Coffee makes drunk people think they are sober
Last Updated: Tuesday, December 08, 2009, 00:00
  

Washington: A cup of coffee may make it harder for people to realise they`re drunk, according to new lab research.

Besides, popular caffeinated "alcohol-energy" drinks don`t neutralise alcohol intoxication, findings from a mouse study suggest.



"The myth about coffee`s sobering powers is particularly important to debunk because the co-use of caffeine and alcohol could actually lead to poor decisions with disastrous outcomes," said co-author Thomas Gould of Temple University.



"People who have consumed only alcohol, who feel tired and intoxicated, may be more likely to acknowledge that they are drunk," he added.

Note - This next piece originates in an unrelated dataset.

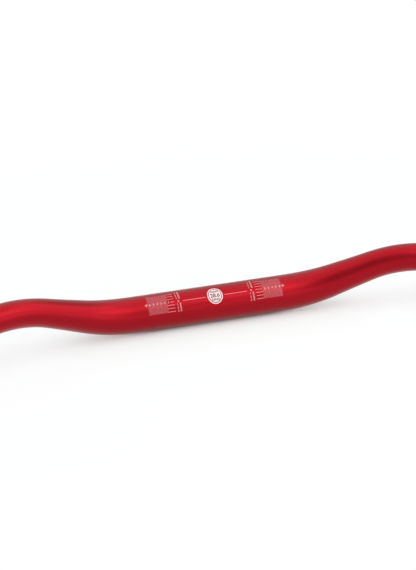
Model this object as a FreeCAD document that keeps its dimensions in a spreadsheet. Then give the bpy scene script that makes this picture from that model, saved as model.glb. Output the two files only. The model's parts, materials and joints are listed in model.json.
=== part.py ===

"Conversely, people who have consumed both alcohol and caffeine may feel awake and competent enough to handle potentially harmful situations, such as driving while intoxicated or placing themselves in dangerous social situations."



In the lab, caffeine made mice more alert but did not reverse the learning problems caused by alcohol, including their ability to avoid things they should have known could hurt them.

Scientists gave groups of young adult mice various doses, both separately and together, of caffeine and of ethanol (pure alcohol) at levels known to induce intoxication.



The doses of caffeine were the equivalent of up to six or eight cups of coffee for humans. Control mice were given saline solution.



Gould and co-author Danielle Gulick, then tested three key aspects of behaviour: the ability to learn which part of a maze to avoid after exposure to a bright light or loud sound; anxiety, reflected by time spent exploring the maze`s open areas; and general locomotion.



Ethanol, as expected, increased locomotion and reduced anxiety and learning in proportion to the dose given, says a Temple release.



In other words, intoxicated animals were more relaxed and moved around more but learned significantly less well than control mice to avoid the part of the maze with the unpleasant stimuli.

These findings were published in Behavioural Neuroscience.